3. The Burning Crusade
The first expansion for the game really set a standard that subsequent expansions would pretty firmly fail to live up to with one exception. There are, of course, many parts of this expansion that have not aged very well, but at the time? It was amazing. It explored new ways of structuring content, had inventive new zones, added what felt like all-new classes to the game, included two new races wildly different from the existing options, and it was hard not to fall in love with it. Some of this is absolutely my nostalgia speaking, I’m sure, but there’s a part of The Burning Crusade that still makes my brain do the happy chemicals.

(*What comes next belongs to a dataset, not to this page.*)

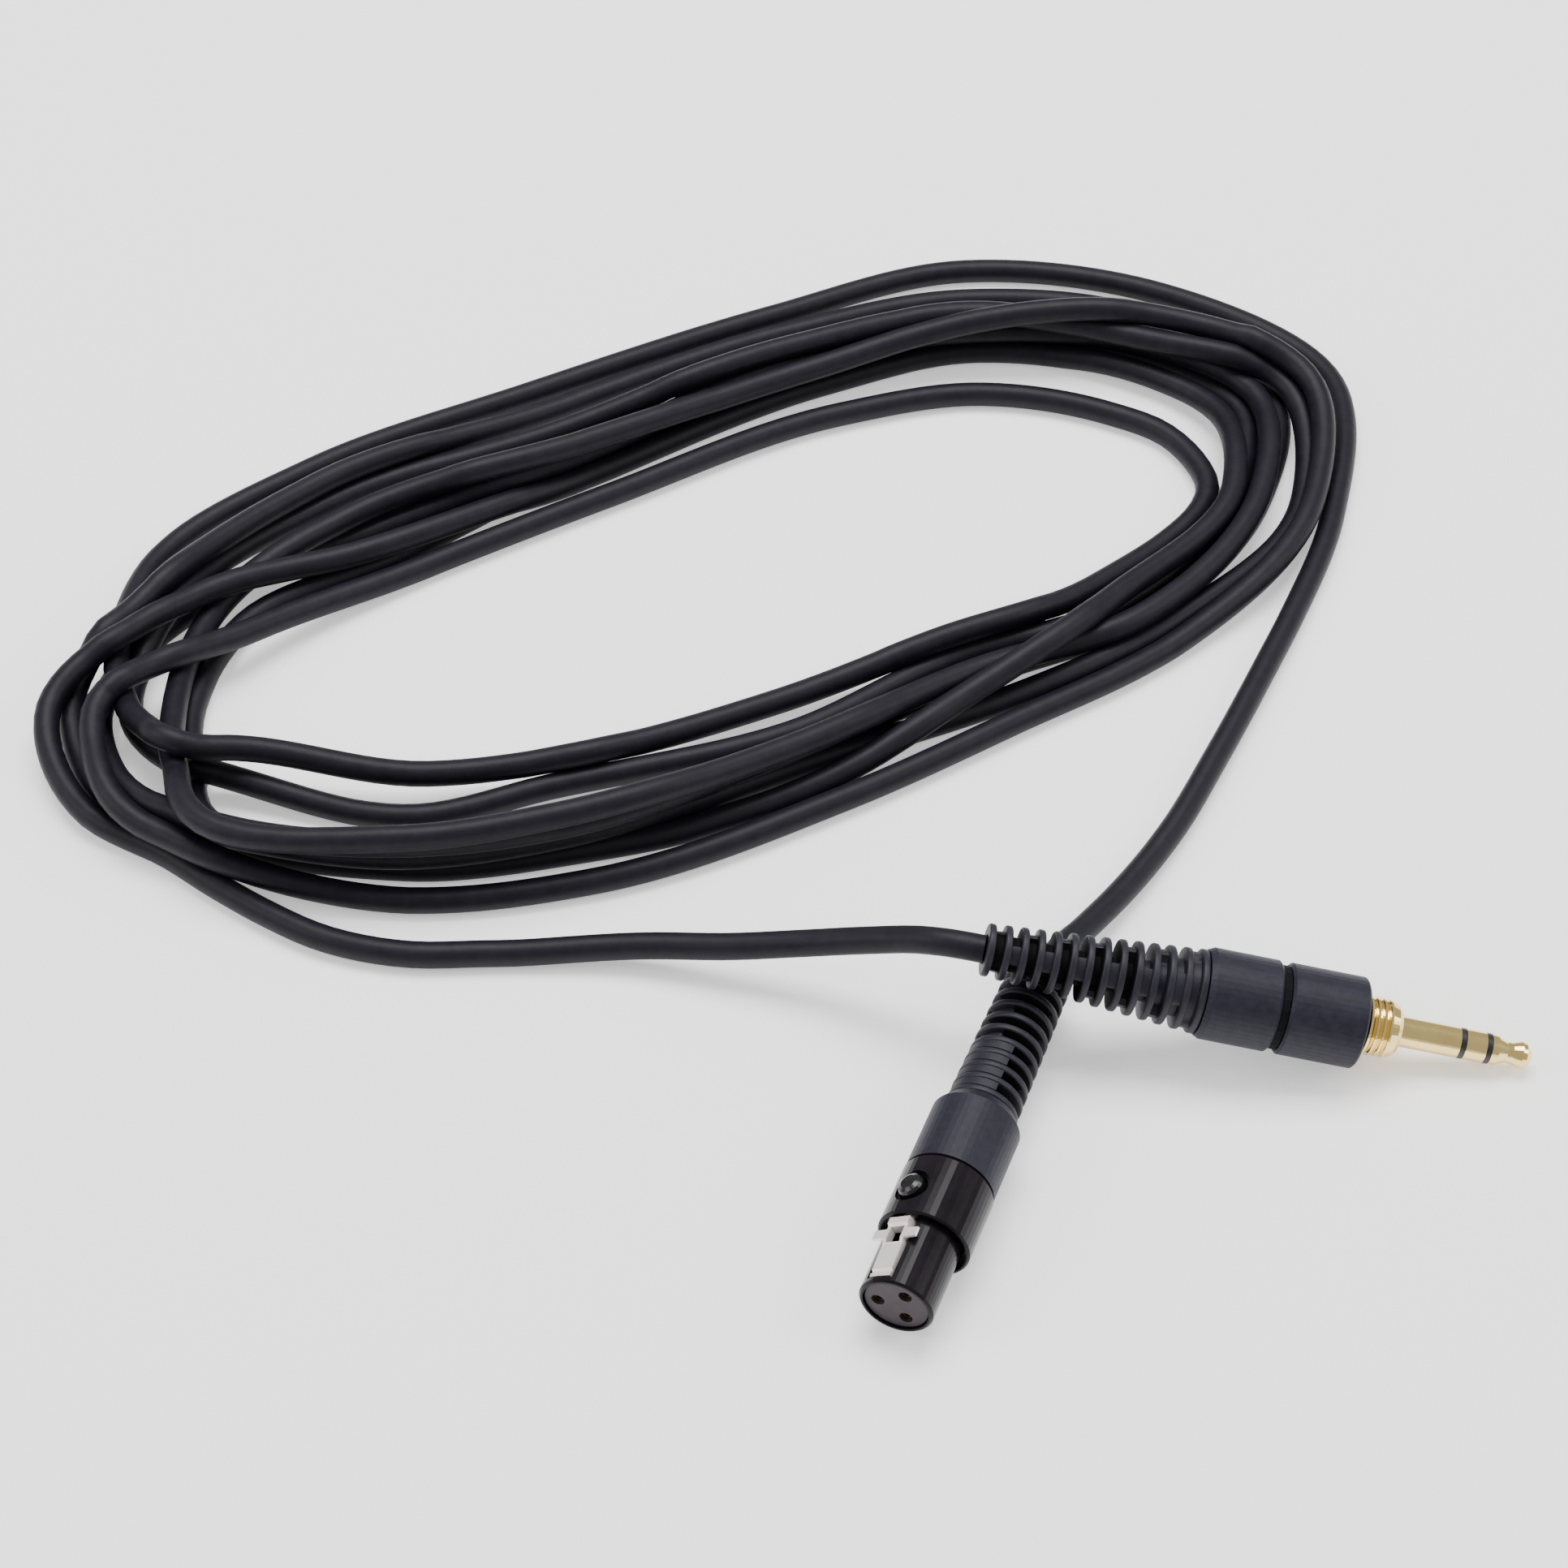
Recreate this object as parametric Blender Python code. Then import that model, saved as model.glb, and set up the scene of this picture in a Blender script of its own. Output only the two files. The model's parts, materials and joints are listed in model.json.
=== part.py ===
"""Coiled audio cable with a three-contact mini XLR socket at one end and a 3.5 mm stereo plug at the other.

World frame: metres, +Z up, the table is z = 0. The origin is below the middle of the two connectors.
Each connector is drawn in its own frame: +X runs from where the cable enters its boot to its mating end.
"""

import math

import bmesh
import bpy
from mathutils import Euler, Vector

MM = 0.001
SIDES = 24                      # facets round a turned piece
FINE_SIDES = 48                 # and round one whose outline shows

# ---- driving dimensions, in millimetres ----
CABLE_D = 3.2
CABLE_R = CABLE_D / 2
BOOT_BORE_R = CABLE_R + 0.15
CLAMP_BORE_R = CABLE_R + 0.1
LIFT = 0.05                     # resting pieces stand this far above the table

# mini XLR connector: distances along its axis from the boot's cable end
XLR_PLACE = (-16.65, 23.04, 5.2)    # cable end of the boot
XLR_TURN = -111.0               # heading of its axis, degrees from +X
XLR_ROLL = 33.0                 # the latch lies this far to the left of the top
XLR_BOOT_END = 21.6
XLR_SHELL_BACK = 32.1
XLR_SHELL_FRONT = 40.3
XLR_FACE = 49.0
XLR_GRIP_R = 5.1
XLR_SHELL_R = 5.2
XLR_NOSE_R = 4.15
XLR_NOSE_BORE_R = 3.65
SOCKET_CIRCLE_R = 2.05
SOCKET_HOLE_R = 0.75
BUTTON_AT = 36.6
BUTTON_R = 1.5
LATCH_WIDTH = 2.6
LATCH_SLOT = 3.4                # width of the slot that the latch moves in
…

Of course, “some nostalgia” doesn’t override my ability to evaluate these things critically, and in that light we have to note that Legion took the theme of the Burning Legion further and better: finally adding Demon Hunters, adding in Artifact Weapons, bringing the storytelling to some heights that haven’t been equalled since (until the plot became all about Illidan being a jerk while the narrative acted like he wasn’t). There’s stuff in this expansion that didn’t hold up, and I soured on it partway through as I saw the signs of it going wrong that would then, well, go on to inform Battle for Azeroth and Shadowlands. But you can’t say that Legion wasn’t a high-water mark, and it’s easily the best expansion the game has had within the past decade.
Oh, I made myself sad.
1. Wrath of the Lich King
I’m not going to explain this one because I’ve already done so many times, but I will note that if you’re still hoping the current development staff is ever going to surpass the game’s second expansion, consider that their biggest change to Wrath of the Lich King in WoW Classic was to ahistorically ruin and change it.